“Become a little more aware, and try to bring your consciousness more and more to the facticity of existence. See this flower; don’t think about that flower. Listen to this word I am uttering, not to that word that I am going to utter. Look right now. If you postpone even for a single, split moment, you miss. And then it becomes a habit, an ingrained habit. Tomorrow also you will miss, and the day after tomorrow also, because you will remain the same.” ~ Osho, Fame, Fortune, and Ambition
“Each desire is born out of the past, and each desire is projected in the future. The past and the future constitute your whole mind. Analyze the mind, dissect it, and you will find only two things: the past and the future.
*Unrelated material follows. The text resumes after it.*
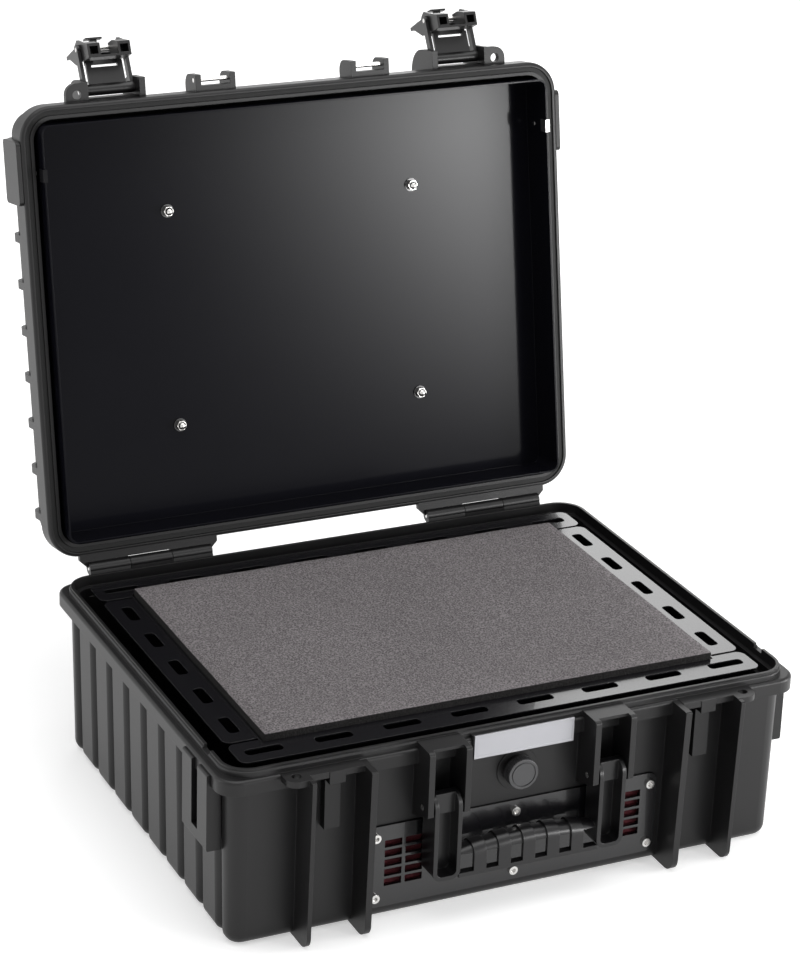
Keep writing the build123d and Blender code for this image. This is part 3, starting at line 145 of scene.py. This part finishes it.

You will not find even an iota of the present, not even a single atom. And the present is the only reality, the only existence, the only dance there is.” ~ Osho, Fame, Fortune, and Ambition
“This is my idea of being successful—be a nobody! Just be ordinary, nobody, and life will be a tremendous joy to you. Just be simple. Don’t create complexities around yourself. Don’t create demands. Whatever comes on its own, receive it as a gift, and enjoy and delight in it. And millions are the joys that are being showered on you, but because of your demanding mind, you cannot see them. Your mind is in such a hurry to be successful, to be somebody special, that you miss all the glory that is just available.” ~ Osho, Fame, Fortune, and Ambition
“In the ultimate analysis of life, name and fame are just irrelevant. All that matters in the final reckoning is how you lived each moment of your life. Was it a joy, was it a celebration? In small things, were you happy? Taking a bath, sipping tea, cleaning the floor, roaming around the garden, planting trees, talking to a friend, or sitting silently with your beloved, or looking at the moon, or just listening to the birds—were you happy in all these moments? Was each moment a transformed moment of luminous happiness, was it radiant with joy? That’s what matters.” ~ Osho, Fame, Fortune, and Ambition
One day the Buddha held up a flower in front of an audience of 1,250 monks and nuns. He did not say anything for quite a long time. The audience was perfectly silent. Everyone seemed to be thinking hard, trying to see the meaning behind the Buddha’s gesture.
Then, suddenly, the Buddha smiled. He smiled because someone in the audience smiled at him and at the flower. The name of that monk was Mahakashyapa. He was the only person who smiled, and the Buddha smiled back and said, “I have a treasure of insight, and I have transmitted it to Mahakashyapa.”